## SET PROBLEM
Repeat the listing in full. Nothing may be added or left out.

## INFORMATION PROVIDED
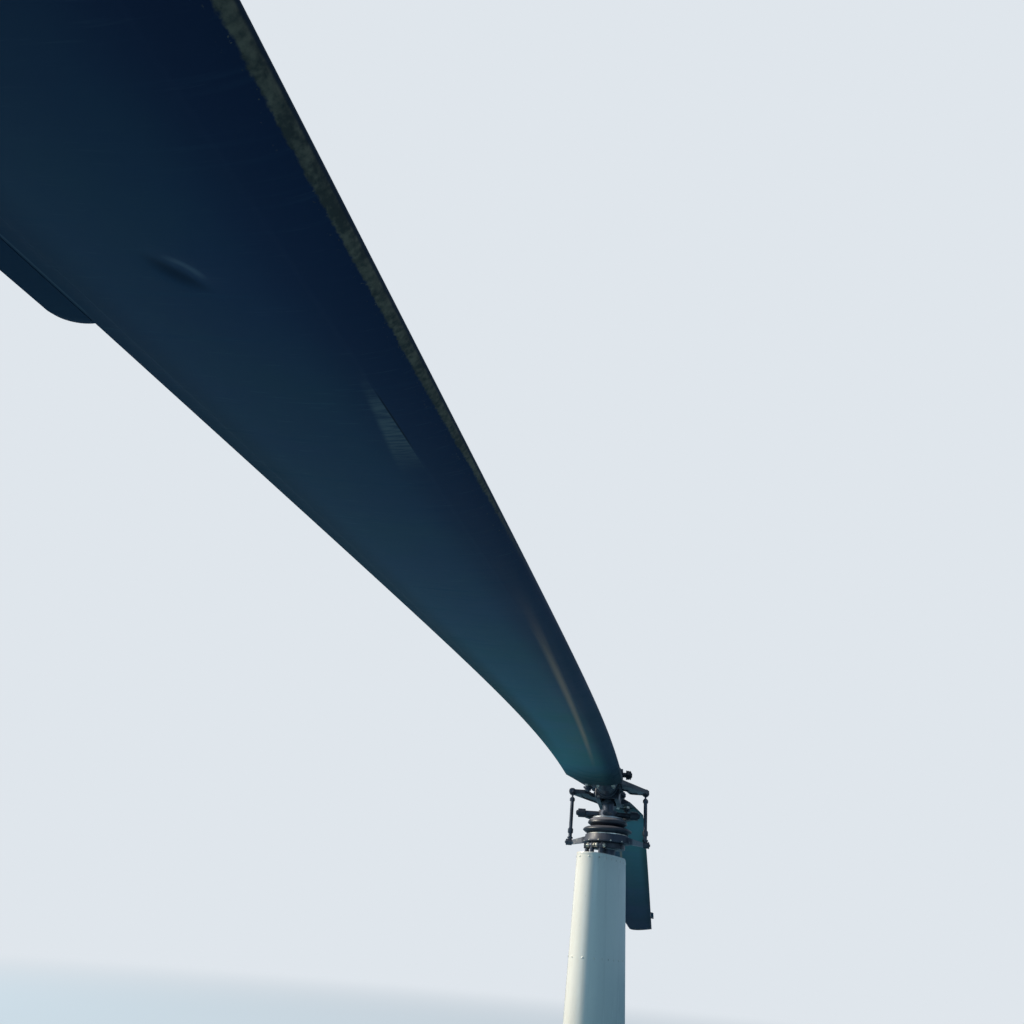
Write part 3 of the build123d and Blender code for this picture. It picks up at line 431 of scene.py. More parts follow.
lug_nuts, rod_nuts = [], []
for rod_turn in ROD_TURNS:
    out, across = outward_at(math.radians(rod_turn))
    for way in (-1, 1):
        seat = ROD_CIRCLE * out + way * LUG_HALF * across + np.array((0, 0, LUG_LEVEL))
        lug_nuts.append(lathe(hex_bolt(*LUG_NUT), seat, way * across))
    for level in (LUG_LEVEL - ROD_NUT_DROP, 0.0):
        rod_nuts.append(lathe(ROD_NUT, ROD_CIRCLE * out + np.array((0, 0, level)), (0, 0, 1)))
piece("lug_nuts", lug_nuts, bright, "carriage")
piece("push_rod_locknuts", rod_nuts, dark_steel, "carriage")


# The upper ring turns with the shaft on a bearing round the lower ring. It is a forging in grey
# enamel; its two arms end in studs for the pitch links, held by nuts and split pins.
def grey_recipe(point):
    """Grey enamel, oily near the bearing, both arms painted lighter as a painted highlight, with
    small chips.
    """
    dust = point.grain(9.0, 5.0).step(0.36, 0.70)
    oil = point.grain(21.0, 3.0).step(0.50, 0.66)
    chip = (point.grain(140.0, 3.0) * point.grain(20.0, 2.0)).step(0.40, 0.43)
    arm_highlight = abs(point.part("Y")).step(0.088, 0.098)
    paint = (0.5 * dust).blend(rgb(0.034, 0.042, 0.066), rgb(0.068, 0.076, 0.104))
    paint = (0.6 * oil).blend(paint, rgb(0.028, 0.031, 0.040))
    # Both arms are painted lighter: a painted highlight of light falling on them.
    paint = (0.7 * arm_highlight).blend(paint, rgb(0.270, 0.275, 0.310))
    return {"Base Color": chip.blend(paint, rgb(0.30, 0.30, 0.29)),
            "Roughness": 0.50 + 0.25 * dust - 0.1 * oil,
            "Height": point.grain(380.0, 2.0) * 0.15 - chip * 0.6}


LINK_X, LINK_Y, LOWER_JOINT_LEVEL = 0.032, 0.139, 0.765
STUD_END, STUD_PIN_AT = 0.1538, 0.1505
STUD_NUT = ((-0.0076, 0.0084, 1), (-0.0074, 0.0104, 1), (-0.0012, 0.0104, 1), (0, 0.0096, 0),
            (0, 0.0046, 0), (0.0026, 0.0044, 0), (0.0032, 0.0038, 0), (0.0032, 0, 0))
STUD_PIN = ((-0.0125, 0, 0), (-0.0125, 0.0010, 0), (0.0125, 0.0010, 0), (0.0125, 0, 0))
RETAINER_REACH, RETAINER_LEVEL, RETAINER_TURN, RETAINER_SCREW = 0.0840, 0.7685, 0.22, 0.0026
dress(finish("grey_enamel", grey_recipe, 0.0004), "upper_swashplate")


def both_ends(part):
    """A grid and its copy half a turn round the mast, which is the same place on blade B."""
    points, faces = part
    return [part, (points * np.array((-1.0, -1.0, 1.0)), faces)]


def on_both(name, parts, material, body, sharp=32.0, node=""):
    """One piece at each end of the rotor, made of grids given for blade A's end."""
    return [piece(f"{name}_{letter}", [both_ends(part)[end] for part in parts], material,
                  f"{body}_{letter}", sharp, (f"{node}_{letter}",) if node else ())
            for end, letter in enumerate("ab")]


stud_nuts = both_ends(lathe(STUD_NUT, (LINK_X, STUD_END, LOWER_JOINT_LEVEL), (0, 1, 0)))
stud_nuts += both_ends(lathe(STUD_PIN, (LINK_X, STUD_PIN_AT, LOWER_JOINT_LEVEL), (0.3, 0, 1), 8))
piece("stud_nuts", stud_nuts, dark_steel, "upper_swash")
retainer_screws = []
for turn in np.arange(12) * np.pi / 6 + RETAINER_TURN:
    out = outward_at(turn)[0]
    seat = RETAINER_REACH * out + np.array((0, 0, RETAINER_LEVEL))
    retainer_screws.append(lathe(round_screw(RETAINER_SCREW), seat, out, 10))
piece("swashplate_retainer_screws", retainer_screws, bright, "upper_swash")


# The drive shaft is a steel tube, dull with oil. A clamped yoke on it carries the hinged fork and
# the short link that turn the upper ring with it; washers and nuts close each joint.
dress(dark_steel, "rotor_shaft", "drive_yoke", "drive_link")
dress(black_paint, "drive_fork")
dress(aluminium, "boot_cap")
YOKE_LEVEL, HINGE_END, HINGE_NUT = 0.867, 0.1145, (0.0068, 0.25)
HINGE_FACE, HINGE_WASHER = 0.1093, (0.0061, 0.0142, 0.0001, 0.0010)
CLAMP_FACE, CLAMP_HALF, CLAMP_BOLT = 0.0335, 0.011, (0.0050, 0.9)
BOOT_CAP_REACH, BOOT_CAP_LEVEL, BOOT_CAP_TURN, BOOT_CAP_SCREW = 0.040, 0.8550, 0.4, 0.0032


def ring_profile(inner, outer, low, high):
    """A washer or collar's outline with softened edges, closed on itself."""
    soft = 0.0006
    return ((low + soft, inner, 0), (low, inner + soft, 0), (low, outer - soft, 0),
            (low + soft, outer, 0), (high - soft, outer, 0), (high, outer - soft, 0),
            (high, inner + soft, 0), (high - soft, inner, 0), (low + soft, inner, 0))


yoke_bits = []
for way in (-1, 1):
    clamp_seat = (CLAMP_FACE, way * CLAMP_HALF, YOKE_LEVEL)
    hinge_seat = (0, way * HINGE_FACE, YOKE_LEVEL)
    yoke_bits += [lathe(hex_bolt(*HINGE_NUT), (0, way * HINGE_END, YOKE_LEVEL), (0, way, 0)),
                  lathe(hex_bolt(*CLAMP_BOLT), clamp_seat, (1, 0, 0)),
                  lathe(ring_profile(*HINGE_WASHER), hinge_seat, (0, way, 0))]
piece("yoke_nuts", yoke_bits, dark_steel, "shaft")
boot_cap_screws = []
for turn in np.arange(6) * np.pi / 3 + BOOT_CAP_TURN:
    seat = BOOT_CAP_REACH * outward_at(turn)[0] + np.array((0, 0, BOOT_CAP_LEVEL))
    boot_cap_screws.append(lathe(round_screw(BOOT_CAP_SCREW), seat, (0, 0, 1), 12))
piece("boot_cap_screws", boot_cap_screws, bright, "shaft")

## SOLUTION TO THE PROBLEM
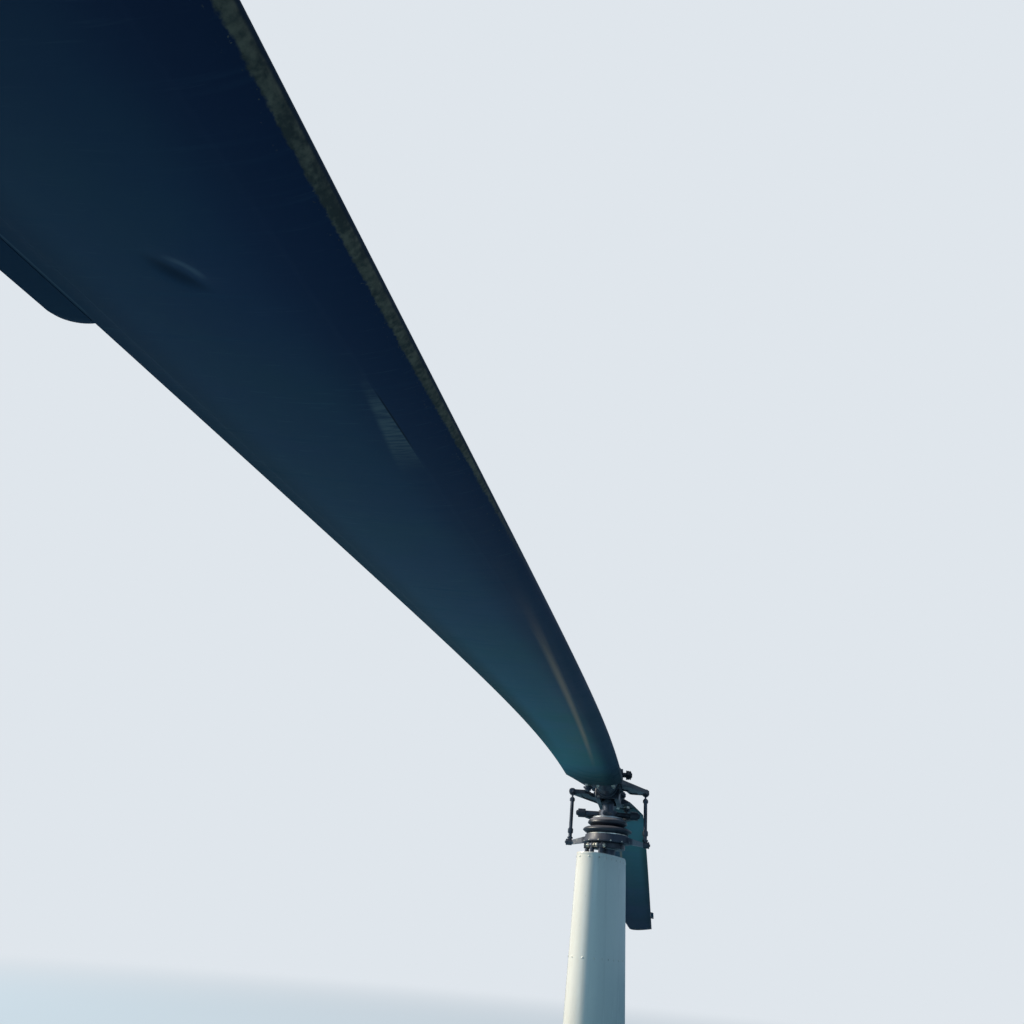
Write part 3 of the build123d and Blender code for this picture. It picks up at line 431 of scene.py. More parts follow.
lug_nuts, rod_nuts = [], []
for rod_turn in ROD_TURNS:
    out, across = outward_at(math.radians(rod_turn))
    for way in (-1, 1):
        seat = ROD_CIRCLE * out + way * LUG_HALF * across + np.array((0, 0, LUG_LEVEL))
        lug_nuts.append(lathe(hex_bolt(*LUG_NUT), seat, way * across))
    for level in (LUG_LEVEL - ROD_NUT_DROP, 0.0):
        rod_nuts.append(lathe(ROD_NUT, ROD_CIRCLE * out + np.array((0, 0, level)), (0, 0, 1)))
piece("lug_nuts", lug_nuts, bright, "carriage")
piece("push_rod_locknuts", rod_nuts, dark_steel, "carriage")


# The upper ring turns with the shaft on a bearing round the lower ring. It is a forging in grey
# enamel; its two arms end in studs for the pitch links, held by nuts and split pins.
def grey_recipe(point):
    """Grey enamel, oily near the bearing, both arms painted lighter as a painted highlight, with
    small chips.
    """
    dust = point.grain(9.0, 5.0).step(0.36, 0.70)
    oil = point.grain(21.0, 3.0).step(0.50, 0.66)
    chip = (point.grain(140.0, 3.0) * point.grain(20.0, 2.0)).step(0.40, 0.43)
    arm_highlight = abs(point.part("Y")).step(0.088, 0.098)
    paint = (0.5 * dust).blend(rgb(0.034, 0.042, 0.066), rgb(0.068, 0.076, 0.104))
    paint = (0.6 * oil).blend(paint, rgb(0.028, 0.031, 0.040))
    # Both arms are painted lighter: a painted highlight of light falling on them.
    paint = (0.7 * arm_highlight).blend(paint, rgb(0.270, 0.275, 0.310))
    return {"Base Color": chip.blend(paint, rgb(0.30, 0.30, 0.29)),
            "Roughness": 0.50 + 0.25 * dust - 0.1 * oil,
            "Height": point.grain(380.0, 2.0) * 0.15 - chip * 0.6}


LINK_X, LINK_Y, LOWER_JOINT_LEVEL = 0.032, 0.139, 0.765
STUD_END, STUD_PIN_AT = 0.1538, 0.1505
STUD_NUT = ((-0.0076, 0.0084, 1), (-0.0074, 0.0104, 1), (-0.0012, 0.0104, 1), (0, 0.0096, 0),
            (0, 0.0046, 0), (0.0026, 0.0044, 0), (0.0032, 0.0038, 0), (0.0032, 0, 0))
STUD_PIN = ((-0.0125, 0, 0), (-0.0125, 0.0010, 0), (0.0125, 0.0010, 0), (0.0125, 0, 0))
RETAINER_REACH, RETAINER_LEVEL, RETAINER_TURN, RETAINER_SCREW = 0.0840, 0.7685, 0.22, 0.0026
dress(finish("grey_enamel", grey_recipe, 0.0004), "upper_swashplate")


def both_ends(part):
    """A grid and its copy half a turn round the mast, which is the same place on blade B."""
    points, faces = part
    return [part, (points * np.array((-1.0, -1.0, 1.0)), faces)]


def on_both(name, parts, material, body, sharp=32.0, node=""):
    """One piece at each end of the rotor, made of grids given for blade A's end."""
    return [piece(f"{name}_{letter}", [both_ends(part)[end] for part in parts], material,
                  f"{body}_{letter}", sharp, (f"{node}_{letter}",) if node else ())
            for end, letter in enumerate("ab")]


stud_nuts = both_ends(lathe(STUD_NUT, (LINK_X, STUD_END, LOWER_JOINT_LEVEL), (0, 1, 0)))
stud_nuts += both_ends(lathe(STUD_PIN, (LINK_X, STUD_PIN_AT, LOWER_JOINT_LEVEL), (0.3, 0, 1), 8))
piece("stud_nuts", stud_nuts, dark_steel, "upper_swash")
retainer_screws = []
for turn in np.arange(12) * np.pi / 6 + RETAINER_TURN:
    out = outward_at(turn)[0]
    seat = RETAINER_REACH * out + np.array((0, 0, RETAINER_LEVEL))
    retainer_screws.append(lathe(round_screw(RETAINER_SCREW), seat, out, 10))
piece("swashplate_retainer_screws", retainer_screws, bright, "upper_swash")


# The drive shaft is a steel tube, dull with oil. A clamped yoke on it carries the hinged fork and
# the short link that turn the upper ring with it; washers and nuts close each joint.
dress(dark_steel, "rotor_shaft", "drive_yoke", "drive_link")
dress(black_paint, "drive_fork")
dress(aluminium, "boot_cap")
YOKE_LEVEL, HINGE_END, HINGE_NUT = 0.867, 0.1145, (0.0068, 0.25)
HINGE_FACE, HINGE_WASHER = 0.1093, (0.0061, 0.0142, 0.0001, 0.0010)
CLAMP_FACE, CLAMP_HALF, CLAMP_BOLT = 0.0335, 0.011, (0.0050, 0.9)
BOOT_CAP_REACH, BOOT_CAP_LEVEL, BOOT_CAP_TURN, BOOT_CAP_SCREW = 0.040, 0.8550, 0.4, 0.0032


def ring_profile(inner, outer, low, high):
    """A washer or collar's outline with softened edges, closed on itself."""
    soft = 0.0006
    return ((low + soft, inner, 0), (low, inner + soft, 0), (low, outer - soft, 0),
            (low + soft, outer, 0), (high - soft, outer, 0), (high, outer - soft, 0),
            (high, inner + soft, 0), (high - soft, inner, 0), (low + soft, inner, 0))


yoke_bits = []
for way in (-1, 1):
    clamp_seat = (CLAMP_FACE, way * CLAMP_HALF, YOKE_LEVEL)
    hinge_seat = (0, way * HINGE_FACE, YOKE_LEVEL)
    yoke_bits += [lathe(hex_bolt(*HINGE_NUT), (0, way * HINGE_END, YOKE_LEVEL), (0, way, 0)),
                  lathe(hex_bolt(*CLAMP_BOLT), clamp_seat, (1, 0, 0)),
                  lathe(ring_profile(*HINGE_WASHER), hinge_seat, (0, way, 0))]
piece("yoke_nuts", yoke_bits, dark_steel, "shaft")
boot_cap_screws = []
for turn in np.arange(6) * np.pi / 3 + BOOT_CAP_TURN:
    seat = BOOT_CAP_REACH * outward_at(turn)[0] + np.array((0, 0, BOOT_CAP_LEVEL))
    boot_cap_screws.append(lathe(round_screw(BOOT_CAP_SCREW), seat, (0, 0, 1), 12))
piece("boot_cap_screws", boot_cap_screws, bright, "shaft")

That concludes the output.